» WRITTEN INSTRUCTION: Reproduce each of the lines word for word.

» Source data:
------------------------------------
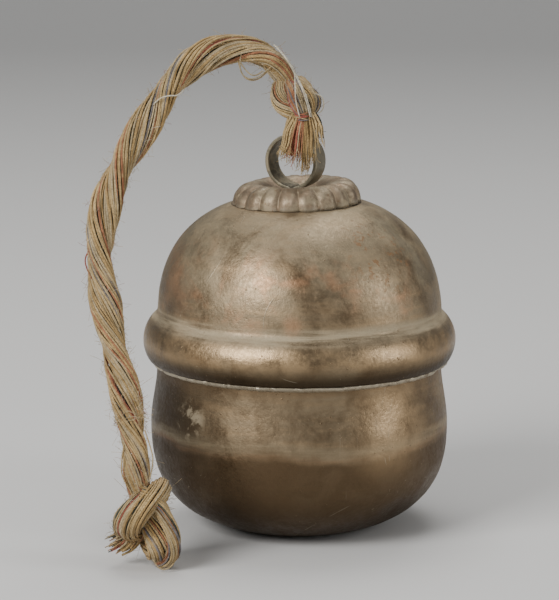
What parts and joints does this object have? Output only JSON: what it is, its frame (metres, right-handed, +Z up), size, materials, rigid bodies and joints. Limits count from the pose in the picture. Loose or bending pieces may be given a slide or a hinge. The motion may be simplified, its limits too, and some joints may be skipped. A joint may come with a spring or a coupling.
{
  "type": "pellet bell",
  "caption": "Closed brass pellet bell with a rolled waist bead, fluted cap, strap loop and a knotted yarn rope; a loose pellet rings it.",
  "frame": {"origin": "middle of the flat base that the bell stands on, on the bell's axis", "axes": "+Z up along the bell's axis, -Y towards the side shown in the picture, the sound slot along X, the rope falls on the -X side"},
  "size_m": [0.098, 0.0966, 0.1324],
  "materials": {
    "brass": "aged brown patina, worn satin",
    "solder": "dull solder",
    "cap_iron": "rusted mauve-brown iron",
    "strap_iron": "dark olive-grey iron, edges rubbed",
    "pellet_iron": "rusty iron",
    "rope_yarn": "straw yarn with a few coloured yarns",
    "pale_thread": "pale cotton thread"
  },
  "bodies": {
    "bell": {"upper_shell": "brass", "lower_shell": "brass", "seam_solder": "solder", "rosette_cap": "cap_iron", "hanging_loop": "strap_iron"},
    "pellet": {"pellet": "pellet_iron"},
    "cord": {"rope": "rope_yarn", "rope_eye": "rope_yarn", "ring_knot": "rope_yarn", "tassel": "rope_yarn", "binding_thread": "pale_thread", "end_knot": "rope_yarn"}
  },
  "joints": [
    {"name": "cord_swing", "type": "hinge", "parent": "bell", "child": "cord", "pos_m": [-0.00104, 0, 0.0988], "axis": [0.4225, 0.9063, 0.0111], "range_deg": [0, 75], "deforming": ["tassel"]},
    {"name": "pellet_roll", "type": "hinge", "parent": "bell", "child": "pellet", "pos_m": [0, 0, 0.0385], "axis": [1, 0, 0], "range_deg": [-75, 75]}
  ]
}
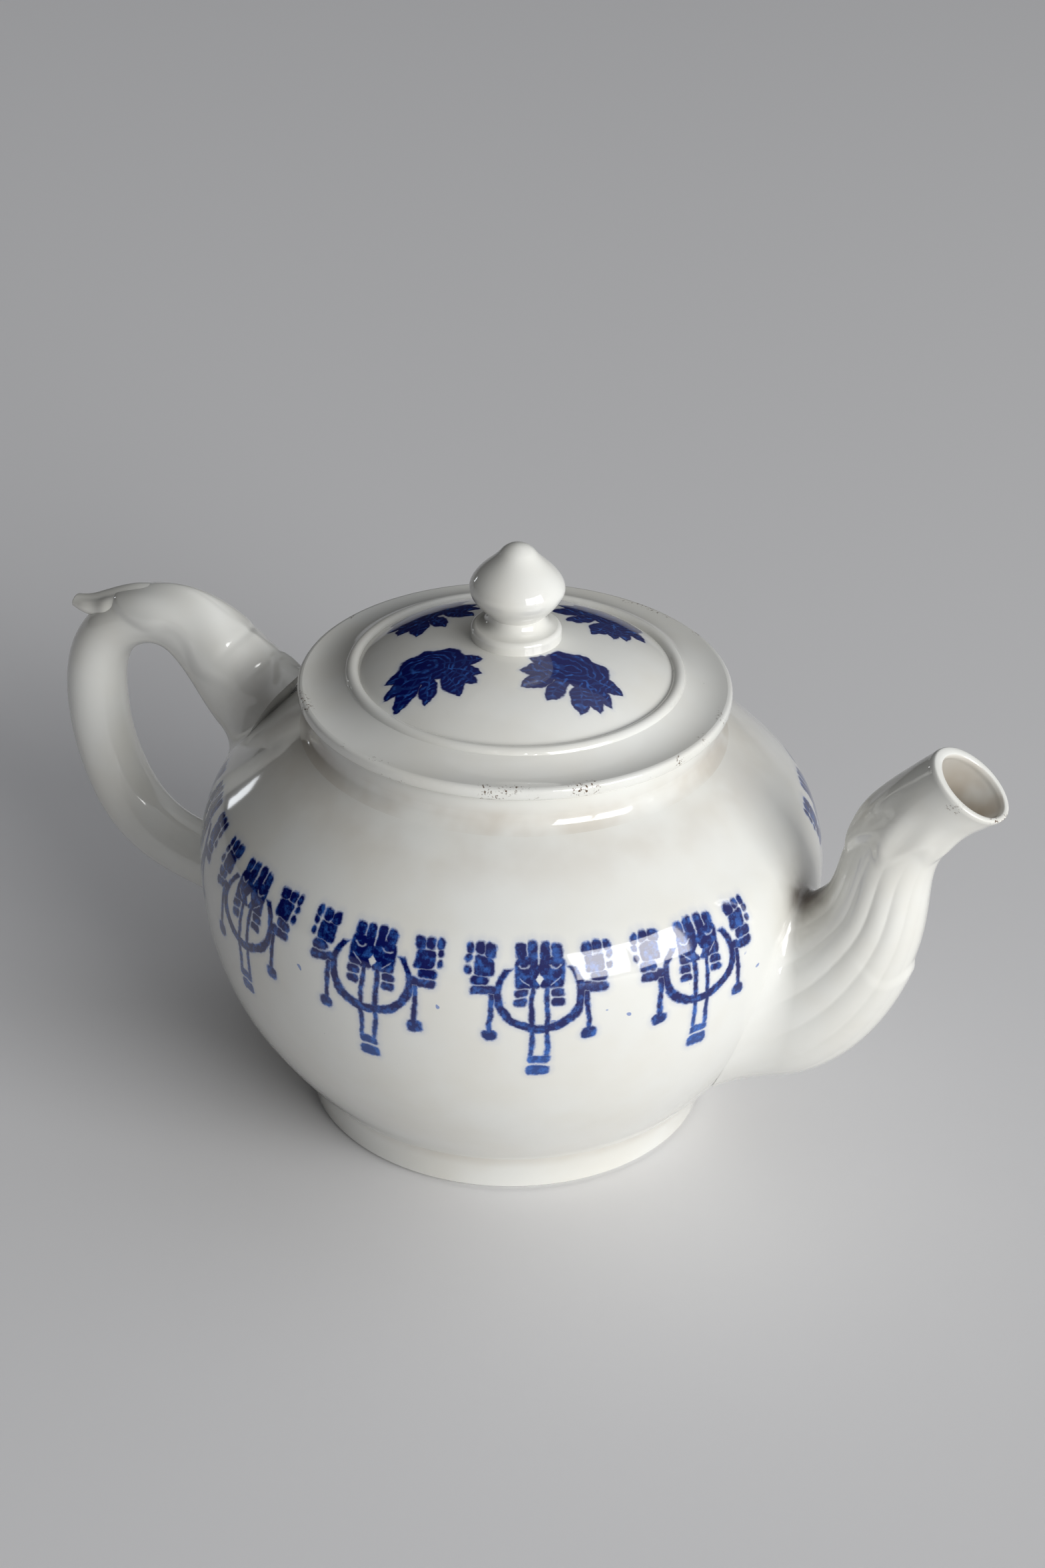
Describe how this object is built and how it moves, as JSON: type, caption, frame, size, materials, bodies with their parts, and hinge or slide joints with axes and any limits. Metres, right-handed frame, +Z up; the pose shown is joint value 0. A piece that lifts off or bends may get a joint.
------------------------------------
» TASK ANSWER:
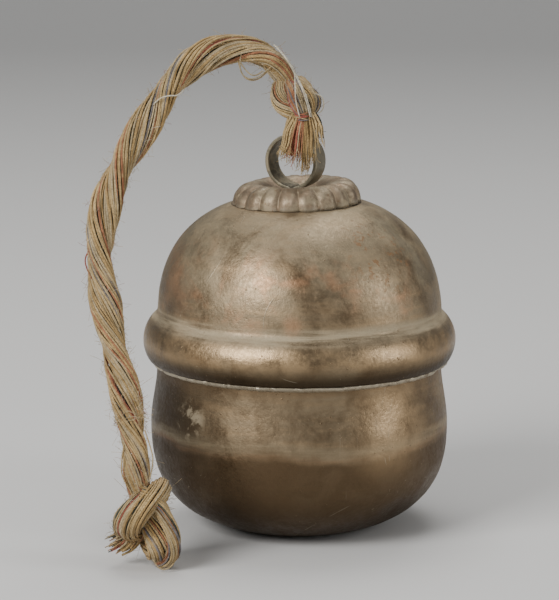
What parts and joints does this object have? Output only JSON: what it is, its frame (metres, right-handed, +Z up), size, materials, rigid bodies and joints. Limits count from the pose in the picture. Loose or bending pieces may be given a slide or a hinge. The motion may be simplified, its limits too, and some joints may be skipped. A joint may come with a spring or a coupling.
{
  "type": "pellet bell",
  "caption": "Closed brass pellet bell with a rolled waist bead, fluted cap, strap loop and a knotted yarn rope; a loose pellet rings it.",
  "frame": {"origin": "middle of the flat base that the bell stands on, on the bell's axis", "axes": "+Z up along the bell's axis, -Y towards the side shown in the picture, the sound slot along X, the rope falls on the -X side"},
  "size_m": [0.098, 0.0966, 0.1324],
  "materials": {
    "brass": "aged brown patina, worn satin",
    "solder": "dull solder",
    "cap_iron": "rusted mauve-brown iron",
    "strap_iron": "dark olive-grey iron, edges rubbed",
    "pellet_iron": "rusty iron",
    "rope_yarn": "straw yarn with a few coloured yarns",
    "pale_thread": "pale cotton thread"
  },
  "bodies": {
    "bell": {"upper_shell": "brass", "lower_shell": "brass", "seam_solder": "solder", "rosette_cap": "cap_iron", "hanging_loop": "strap_iron"},
    "pellet": {"pellet": "pellet_iron"},
    "cord": {"rope": "rope_yarn", "rope_eye": "rope_yarn", "ring_knot": "rope_yarn", "tassel": "rope_yarn", "binding_thread": "pale_thread", "end_knot": "rope_yarn"}
  },
  "joints": [
    {"name": "cord_swing", "type": "hinge", "parent": "bell", "child": "cord", "pos_m": [-0.00104, 0, 0.0988], "axis": [0.4225, 0.9063, 0.0111], "range_deg": [0, 75], "deforming": ["tassel"]},
    {"name": "pellet_roll", "type": "hinge", "parent": "bell", "child": "pellet", "pos_m": [0, 0, 0.0385], "axis": [1, 0, 0], "range_deg": [-75, 75]}
  ]
}
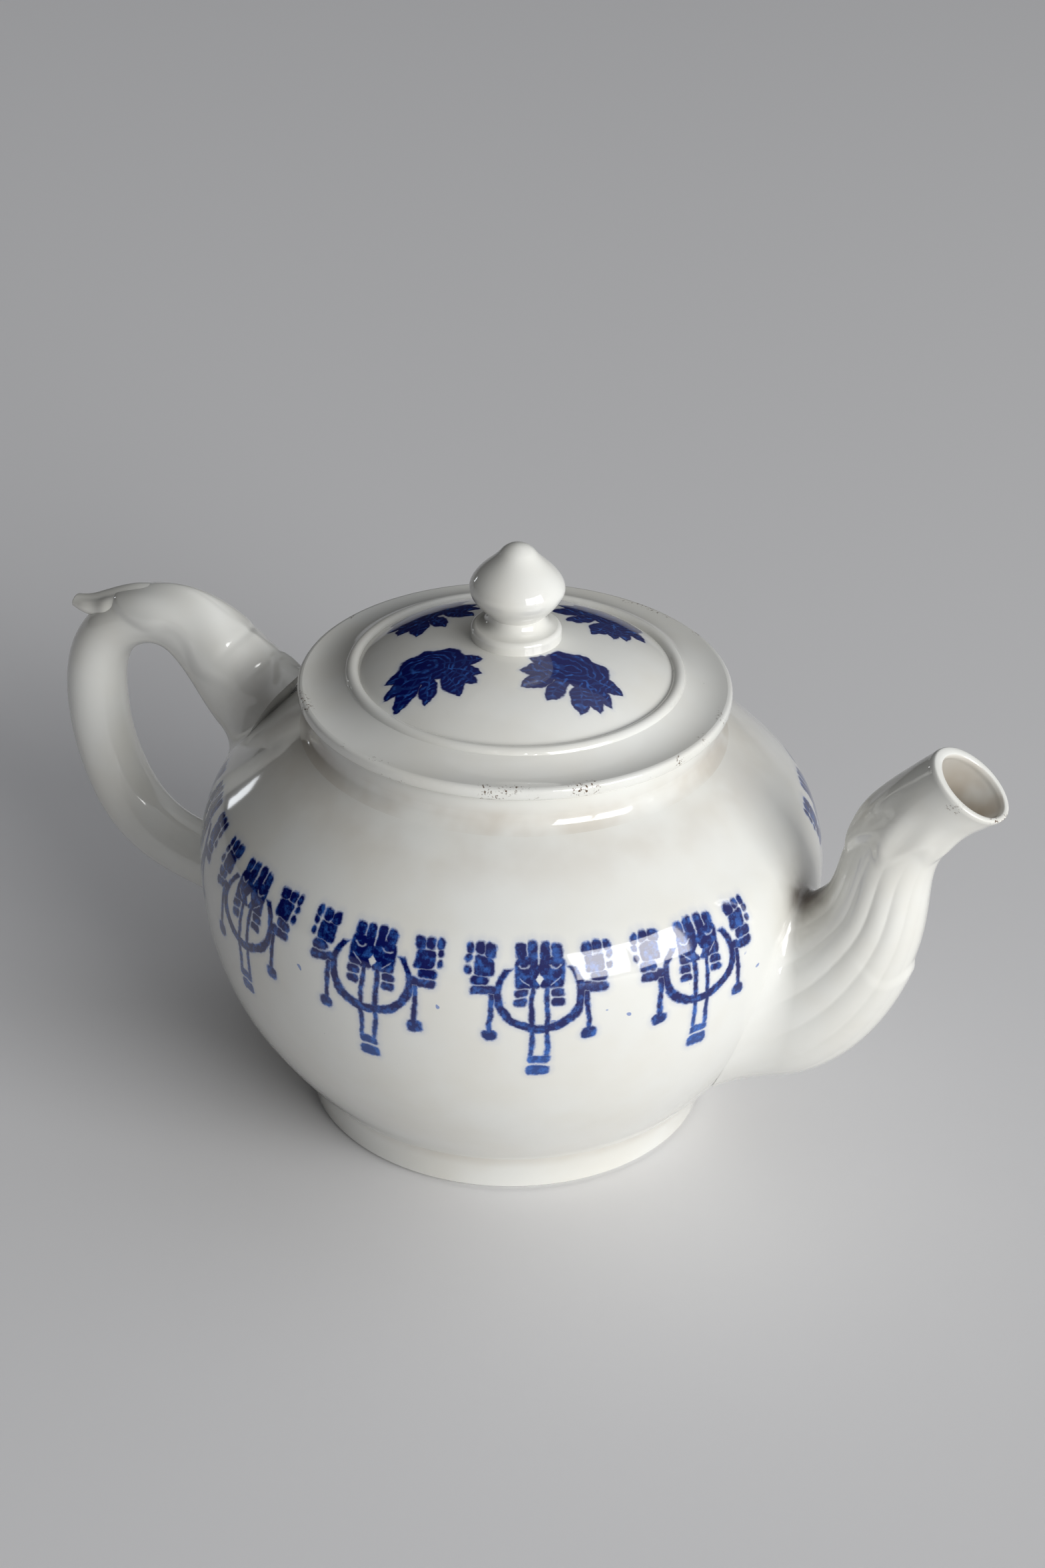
Describe how this object is built and how it moves, as JSON: type, caption, frame, size, materials, bodies with their parts, and hinge or slide joints with axes and any limits. Metres, right-handed frame, +Z up; the pose shown is joint value 0. A piece that lifts off or bends may get a joint.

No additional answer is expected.